The coupling evolution mechanism of gas-water migration and the temperature field during hot nitrogen injection into coal rock after volume fracturing

Volume fracturing is a pivotal technology for exploiting coalbed methane in “three-low, one-high” reservoirs, though water retention often limits effectiveness. This research establishes a multi-phase flow–thermal coupling model integrating fluid dynamics, mass transfer, and heat transport to simulate thermal nitrogen injection into a three-level fracture network. The study examines multi-phase flow evolution and thermal response under varying injection conditions. Results reveal a three-stage displacement process: initial breakthrough through dominant channels, followed by mixed network flow, and finally stabilized gas propagation. Higher injection pressure significantly expands gas coverage and reduces residual water, while low pressure promotes water trapping. The temperature field evolution, mainly controlled by pressure, shows the most pronounced change in the main fractures.
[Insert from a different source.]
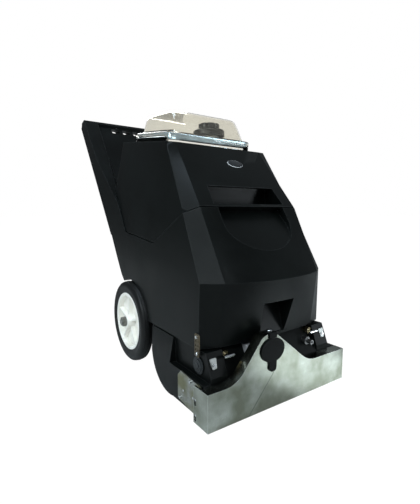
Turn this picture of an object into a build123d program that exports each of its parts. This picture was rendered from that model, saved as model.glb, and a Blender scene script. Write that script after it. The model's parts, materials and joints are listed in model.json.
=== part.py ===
from build123d import *
from math import atan2, cos, hypot, radians, sin
import os

# Walk-behind carpet extractor. Millimetres, +Z up, standing on Z = 0.
# The suction shoe is at the front (-Y), the operator's console at the back (+Y).
# Origin: on the floor, in the middle of the overall length and width.
# Inside this file every front-to-back distance is measured back from the nose,
# which is the front face of the shoe.

# ---------------------------------------------------------------- driving sizes
overall_length = 980.4       # front of the port's cap to the back edge of the console
wheel_diameter = 250.0
tyre_width = 37.0
rim_radius = 89.0
axle_setback = 469.0         # axle line behind the nose
axle_radius = 10.0
track_outer = 438.0          # outside face to outside face of the tyres

shoe_width = 460.0
shoe_height = 86.0           # at its two ends
shoe_depth = 28.0
bell_peak = 183.0            # top of the raised middle of the shoe
bell_x = -42.0               # the raised middle stands left of centre
shoe_sheet = 2.5
shoe_end_sheet = 4.0
shoe_float = 10.0            # the shoe rides up this far on carpet

tank_bottom = 155.0
tank_half_width = 205.0      # solution tank at its foot
crease_height = 307.0        # edge where the front starts to lean back
crease_half_width = 203.0
seam_height = 478.0          # joint between the two tanks at the front
seam_half_width = 193.0
side_half_width = 199.0      # the tank's sides towards the back
console_half_width = 198.0
recovery_top = 652.0         # front edge of the recovery tank's top
recovery_top_half = 175.0
recovery_seam_half = 190.5
tank_wall = 5.0
tank_gap = 2.5               # shadow gap between the two tanks

base_bottom = 7.0
base_top = 152.0
base_half_width = 218.0
base_front = 31.0
base_wall = 5.0

dome_width = 300.0
dome_length = 252.0
dome_height = 84.0
dome_skirt = 30.0
dome_wall = 3.0

brush_radius = 52.0
brush_setback = 102.0
brush_length = 344.0
sheet = 3.0                  # steel plates
cap_thick = 4.0              # rubber cap, which stands in front of the shoe
cover_thick = 8.0
cover_run = 6.4              # the rear cover's share of the length
running_fit = 0.05           # radial clearance of shafts in their bushes
loose_fit = 0.4              # clearance between parts that only pass each other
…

Flow behavior is hierarchically structured: primary fractures exhibit stepwise decline, secondary fractures display strong fluctuations, and tertiary fractures face initiation constraints. Increasing injection pressure enhances driving force, moderates flow decay in primary fractures, reduces instability in secondary ones, and facilitates activation of tertiary fractures. This process activates complex fracture networks and delays productivity decline, providing a theoretical foundation for post-fracturing water removal and enhanced permeability strategies.